“That’s Amore!” How Each Playoff Contender Did at the Trade Deadline
Arguably one of the more active trade deadline in recent years, the 2017 trade deadline saw numerous arms moved. One of the more interesting aspects is the majority of moved pitchers were bullpen arms. We’ve talked a lot about the emphasis of the long ball, but without a doubt almost everyone has noticed the increased priority of a team’s bullpen. I don’t believe this will change anytime soon. With pitchers pitching less and less into the late innings, we will see continued reliance on the bullpen. I wouldn’t be surprised if you see more teams going after dynamite arms such as setup men and closers to bring into the middle innings. Think guys like Andrew Miller and Aroldis Chapman coming in to pitch the six and seventh innings before giving way to the setup man and closer. Still, it was great seeing teams try to sure up their bullpen for the final third of the 2017 season. This week, I want to take a look at playoff contenders had how they did at the deadline in this week’s version of “That’s Amore!” How Each Playoff Contender Did at the Trade Deadline.
Record as of Sunday Evening: 65-44 (Division Lead by 13 Games)

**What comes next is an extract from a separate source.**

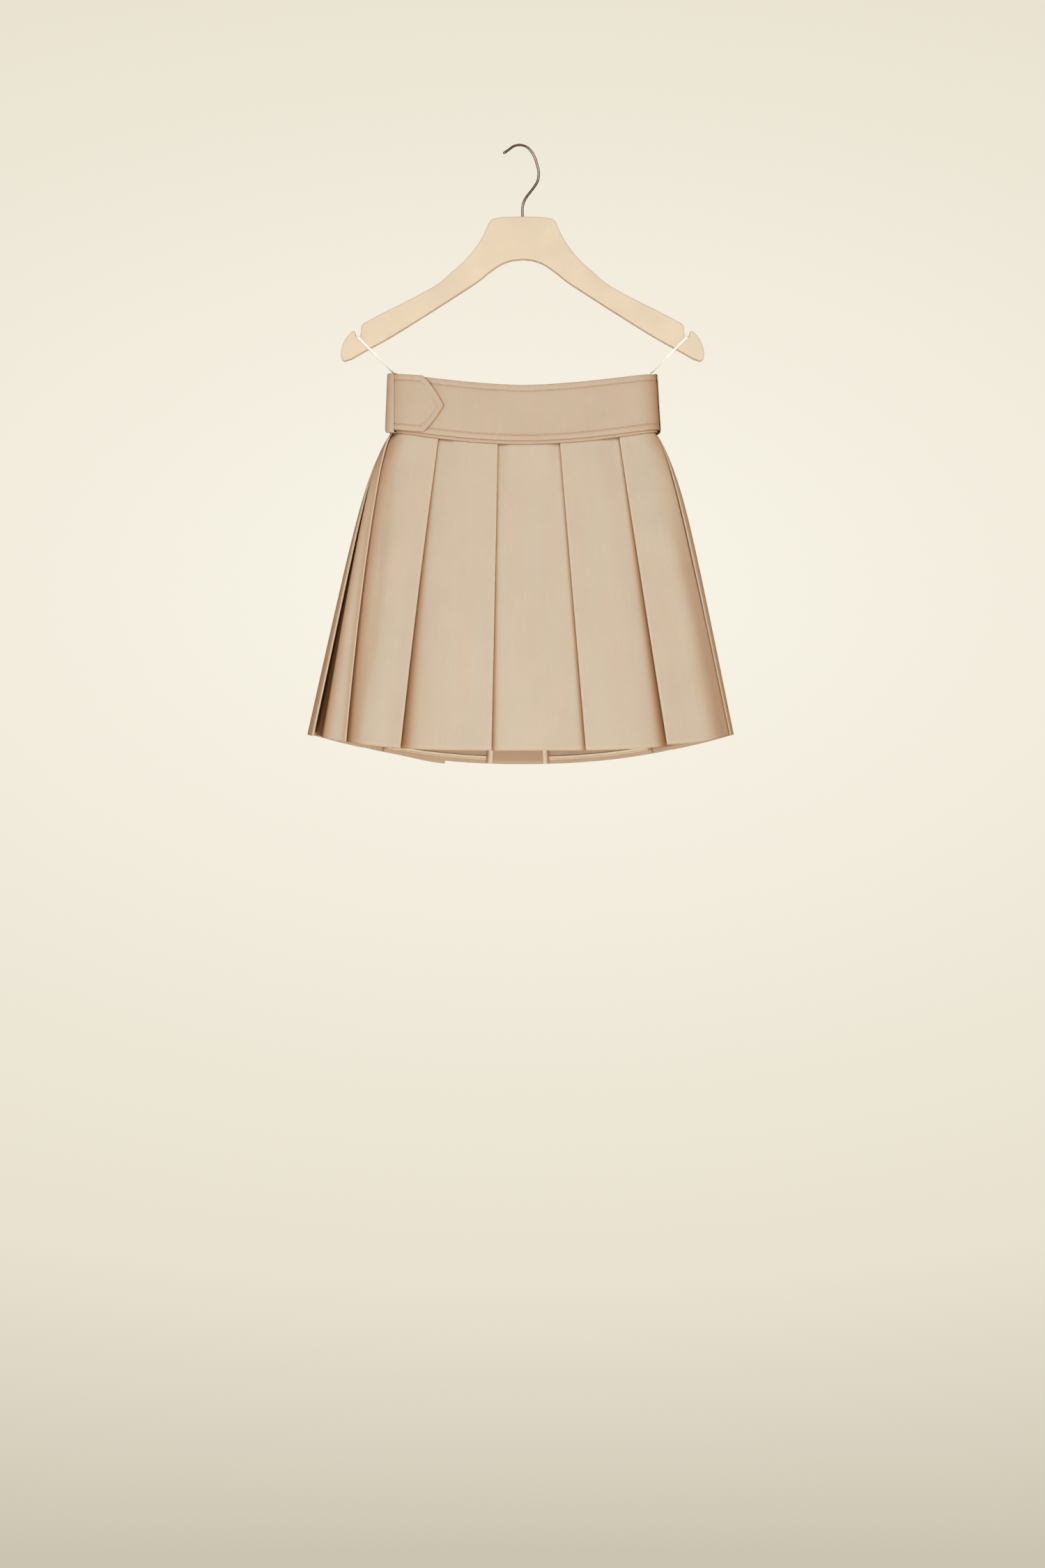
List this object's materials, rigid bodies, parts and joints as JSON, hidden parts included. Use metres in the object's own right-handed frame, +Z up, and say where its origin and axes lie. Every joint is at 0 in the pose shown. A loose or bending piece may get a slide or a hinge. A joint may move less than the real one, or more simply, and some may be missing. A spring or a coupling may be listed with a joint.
{
  "type": "mini skirt on hanger",
  "caption": "Pleated cotton mini skirt with a wide wrapped belt, hung by two ribbon loops on a notched coat hanger with a wire hook.",
  "frame": {"origin": "underside of the top of the hanger's hook, where a rail carries it", "axes": "+X to the right seen from the front, +Y to the back, so the front faces -Y, and +Z up"},
  "size_m": [0.5209, 0.1831, 0.7557],
  "materials": {
    "cloth": "matte beige cotton gabardine",
    "tape": "cream binding tape",
    "ribbon": "off-white satin ribbon",
    "hanger_board": "matte pressed fibre, beige with fine specks",
    "hook_wire": "satin steel wire"
  },
  "bodies": {
    "root": {"skirt_front": "cloth", "skirt_back_left": "cloth", "skirt_back_right": "cloth", "back_pleat_underlay": "cloth", "waistband_front": "cloth", "waistband_back": "cloth", "belt": "cloth", "belt_loop_left": "cloth", "belt_loop_right": "cloth", "hem_tape_left": "tape", "hem_tape_right": "tape", "seam_binding_left": "tape", "seam_binding_right": "tape", "hanger_ribbon_left": "ribbon", "hanger_ribbon_right": "ribbon", "hanger": "hanger_board", "hanger_hook": "hook_wire"}
  },
  "joints": []
}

There’s no question the Nationals needed bullpen help. The closer roles has been an ongoing carousel since the start of the season, and the issue was prominent during the offseason. Still, the Nationals refused to fill the void and were left trying numerous options. Two weeks after acquiring Ryan Madson and Sean Doolittle from Oakland, the Nationals added another piece acquiring Brandon Kintzler from the Minnesota Twins. Two weeks before the trade deadline the Twins were buyers, but after they started to lose ground Kintzler became available and the Nationals didn’t blink at adding another bullpen arm. It remains to be seen if Dusty Baker will eventually name Kintzler his closer, but I wouldn’t be shocked if he does. Doolittle and Madson seem to fit the mold of setup men. While Kintzler isn’t a flame thrower, and pitches to contact he still should be a more viable option than the team’s previous options. I like the trade. It may not give the Nationals an elite closer, but Kintzler is proven.
Overall Grade: B
Record as of Sunday Evening: 71-40 (Division Lead by 14.5 Games)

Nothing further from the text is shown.